Written exercise:
Copy out all lines of the records in which the word "scene" appears.

Data provided:
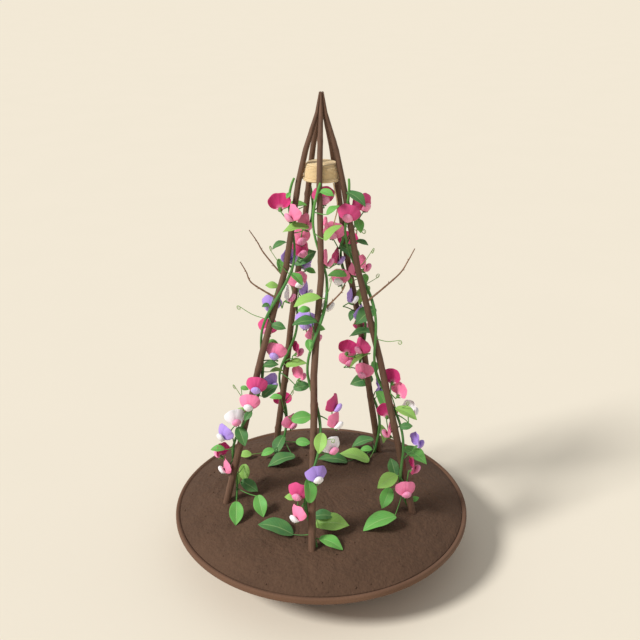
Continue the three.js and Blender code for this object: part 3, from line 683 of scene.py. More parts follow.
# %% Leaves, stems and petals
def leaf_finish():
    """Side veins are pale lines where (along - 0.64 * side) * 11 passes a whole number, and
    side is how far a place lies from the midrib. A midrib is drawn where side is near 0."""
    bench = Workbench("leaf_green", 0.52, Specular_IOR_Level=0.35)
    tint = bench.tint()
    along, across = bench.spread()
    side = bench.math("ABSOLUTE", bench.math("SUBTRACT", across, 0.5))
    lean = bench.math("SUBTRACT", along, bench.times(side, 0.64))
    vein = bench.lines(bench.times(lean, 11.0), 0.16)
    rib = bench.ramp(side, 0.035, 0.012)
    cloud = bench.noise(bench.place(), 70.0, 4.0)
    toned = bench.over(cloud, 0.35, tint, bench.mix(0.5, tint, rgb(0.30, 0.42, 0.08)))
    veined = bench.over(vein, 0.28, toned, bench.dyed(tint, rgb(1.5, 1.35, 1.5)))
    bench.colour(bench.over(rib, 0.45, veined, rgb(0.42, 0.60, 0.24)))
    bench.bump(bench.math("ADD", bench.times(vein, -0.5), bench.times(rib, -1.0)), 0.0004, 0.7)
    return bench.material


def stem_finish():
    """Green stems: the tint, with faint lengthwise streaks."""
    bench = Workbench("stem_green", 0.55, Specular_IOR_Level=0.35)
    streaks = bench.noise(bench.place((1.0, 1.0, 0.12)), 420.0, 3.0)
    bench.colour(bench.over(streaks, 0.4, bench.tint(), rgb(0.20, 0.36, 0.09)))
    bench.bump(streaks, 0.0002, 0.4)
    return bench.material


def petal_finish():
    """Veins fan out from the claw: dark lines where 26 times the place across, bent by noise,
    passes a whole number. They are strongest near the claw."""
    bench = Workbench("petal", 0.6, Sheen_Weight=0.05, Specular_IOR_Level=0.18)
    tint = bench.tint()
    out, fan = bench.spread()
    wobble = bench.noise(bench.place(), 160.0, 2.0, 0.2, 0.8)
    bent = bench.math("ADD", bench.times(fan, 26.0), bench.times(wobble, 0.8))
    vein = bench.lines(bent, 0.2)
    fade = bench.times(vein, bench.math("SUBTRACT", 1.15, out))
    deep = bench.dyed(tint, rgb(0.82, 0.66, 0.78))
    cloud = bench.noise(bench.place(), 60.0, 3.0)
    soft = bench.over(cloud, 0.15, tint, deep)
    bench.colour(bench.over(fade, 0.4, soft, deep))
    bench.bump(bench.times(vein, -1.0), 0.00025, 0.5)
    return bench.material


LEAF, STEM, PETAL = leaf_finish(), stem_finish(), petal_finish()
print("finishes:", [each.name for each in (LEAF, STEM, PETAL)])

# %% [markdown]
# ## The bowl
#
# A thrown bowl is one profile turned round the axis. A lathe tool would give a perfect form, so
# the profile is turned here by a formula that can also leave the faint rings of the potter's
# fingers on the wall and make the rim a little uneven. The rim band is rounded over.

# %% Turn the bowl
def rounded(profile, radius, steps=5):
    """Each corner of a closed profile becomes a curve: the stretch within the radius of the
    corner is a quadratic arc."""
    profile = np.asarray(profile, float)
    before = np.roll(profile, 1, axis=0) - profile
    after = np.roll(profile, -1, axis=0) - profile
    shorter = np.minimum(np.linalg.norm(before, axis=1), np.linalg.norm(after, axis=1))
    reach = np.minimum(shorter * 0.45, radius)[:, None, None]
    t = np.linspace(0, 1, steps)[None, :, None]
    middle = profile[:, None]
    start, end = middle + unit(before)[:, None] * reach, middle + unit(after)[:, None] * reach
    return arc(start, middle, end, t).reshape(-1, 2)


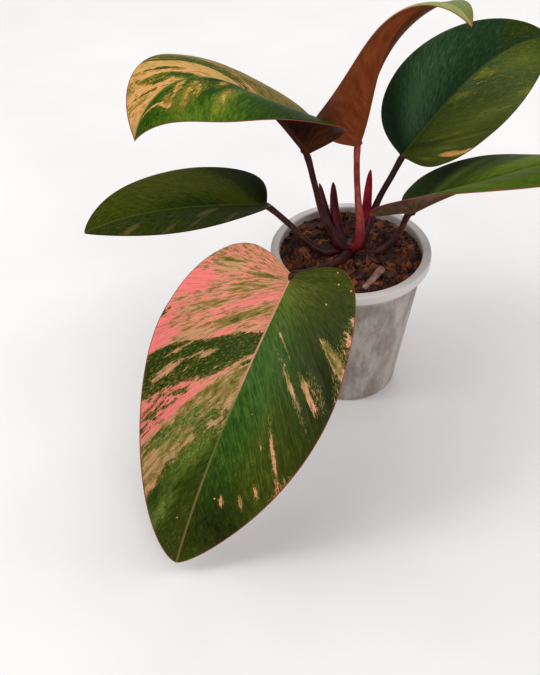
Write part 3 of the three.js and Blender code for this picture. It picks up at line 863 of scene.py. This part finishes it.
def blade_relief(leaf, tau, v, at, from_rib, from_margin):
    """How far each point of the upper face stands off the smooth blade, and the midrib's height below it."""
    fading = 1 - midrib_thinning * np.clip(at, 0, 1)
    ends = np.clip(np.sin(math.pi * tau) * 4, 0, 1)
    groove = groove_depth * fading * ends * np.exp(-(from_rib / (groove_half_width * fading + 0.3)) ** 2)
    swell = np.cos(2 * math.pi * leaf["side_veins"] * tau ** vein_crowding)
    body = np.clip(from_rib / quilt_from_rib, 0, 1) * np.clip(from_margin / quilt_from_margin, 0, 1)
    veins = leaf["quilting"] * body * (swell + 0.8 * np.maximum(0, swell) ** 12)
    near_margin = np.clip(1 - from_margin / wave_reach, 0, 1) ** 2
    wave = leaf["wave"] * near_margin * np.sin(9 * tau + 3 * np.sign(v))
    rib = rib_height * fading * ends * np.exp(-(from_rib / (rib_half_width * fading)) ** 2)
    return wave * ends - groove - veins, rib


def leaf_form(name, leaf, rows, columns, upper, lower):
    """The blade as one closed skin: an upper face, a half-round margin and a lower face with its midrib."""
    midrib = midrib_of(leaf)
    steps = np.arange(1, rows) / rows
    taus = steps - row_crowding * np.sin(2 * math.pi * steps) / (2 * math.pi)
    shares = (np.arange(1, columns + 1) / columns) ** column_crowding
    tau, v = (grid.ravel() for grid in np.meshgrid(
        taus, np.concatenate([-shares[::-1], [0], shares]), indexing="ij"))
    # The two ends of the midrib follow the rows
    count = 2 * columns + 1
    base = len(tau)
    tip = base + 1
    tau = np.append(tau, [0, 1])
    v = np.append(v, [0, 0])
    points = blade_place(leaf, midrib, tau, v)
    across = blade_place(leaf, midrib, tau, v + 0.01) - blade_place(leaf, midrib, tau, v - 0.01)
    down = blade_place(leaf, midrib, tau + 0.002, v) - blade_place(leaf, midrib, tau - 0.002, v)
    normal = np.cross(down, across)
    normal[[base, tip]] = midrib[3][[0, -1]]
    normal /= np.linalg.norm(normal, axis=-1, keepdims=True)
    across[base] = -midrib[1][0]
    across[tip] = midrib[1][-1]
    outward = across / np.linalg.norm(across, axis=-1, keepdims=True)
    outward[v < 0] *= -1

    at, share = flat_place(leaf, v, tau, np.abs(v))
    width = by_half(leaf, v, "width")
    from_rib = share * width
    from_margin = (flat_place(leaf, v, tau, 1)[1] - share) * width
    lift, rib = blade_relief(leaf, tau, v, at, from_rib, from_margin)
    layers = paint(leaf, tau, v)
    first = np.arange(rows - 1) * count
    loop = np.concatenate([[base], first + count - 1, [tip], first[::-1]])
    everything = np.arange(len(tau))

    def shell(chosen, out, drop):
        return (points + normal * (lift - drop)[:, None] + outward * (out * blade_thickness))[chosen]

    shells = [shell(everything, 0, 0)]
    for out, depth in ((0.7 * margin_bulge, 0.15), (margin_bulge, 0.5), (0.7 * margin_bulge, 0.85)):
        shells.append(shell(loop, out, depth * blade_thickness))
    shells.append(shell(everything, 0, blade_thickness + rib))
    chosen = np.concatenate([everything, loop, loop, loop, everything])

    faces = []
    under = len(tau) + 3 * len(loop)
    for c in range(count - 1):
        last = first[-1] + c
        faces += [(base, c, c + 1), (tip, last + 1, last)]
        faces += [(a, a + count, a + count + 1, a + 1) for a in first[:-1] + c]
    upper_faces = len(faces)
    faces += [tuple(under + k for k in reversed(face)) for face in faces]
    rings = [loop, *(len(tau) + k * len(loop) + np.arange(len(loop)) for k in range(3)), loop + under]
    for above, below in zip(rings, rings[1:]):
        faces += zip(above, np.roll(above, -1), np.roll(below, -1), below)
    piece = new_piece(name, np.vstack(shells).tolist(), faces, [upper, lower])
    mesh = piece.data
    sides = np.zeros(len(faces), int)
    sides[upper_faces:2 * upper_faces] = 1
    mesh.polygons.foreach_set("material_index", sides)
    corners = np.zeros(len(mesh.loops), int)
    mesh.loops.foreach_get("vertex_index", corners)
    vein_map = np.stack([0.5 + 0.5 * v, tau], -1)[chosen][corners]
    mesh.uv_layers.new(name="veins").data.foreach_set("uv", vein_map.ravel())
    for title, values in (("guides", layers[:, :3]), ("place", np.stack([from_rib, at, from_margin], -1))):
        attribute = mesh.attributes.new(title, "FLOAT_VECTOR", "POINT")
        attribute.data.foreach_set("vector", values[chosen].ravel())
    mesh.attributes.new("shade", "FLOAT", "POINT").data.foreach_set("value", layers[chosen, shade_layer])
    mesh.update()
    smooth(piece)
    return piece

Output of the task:
Continue the three.js and Blender code for this object: part 3, from line 683 of scene.py. More parts follow.
Write part 3 of the three.js and Blender code for this picture. It picks up at line 863 of scene.py. This part finishes it.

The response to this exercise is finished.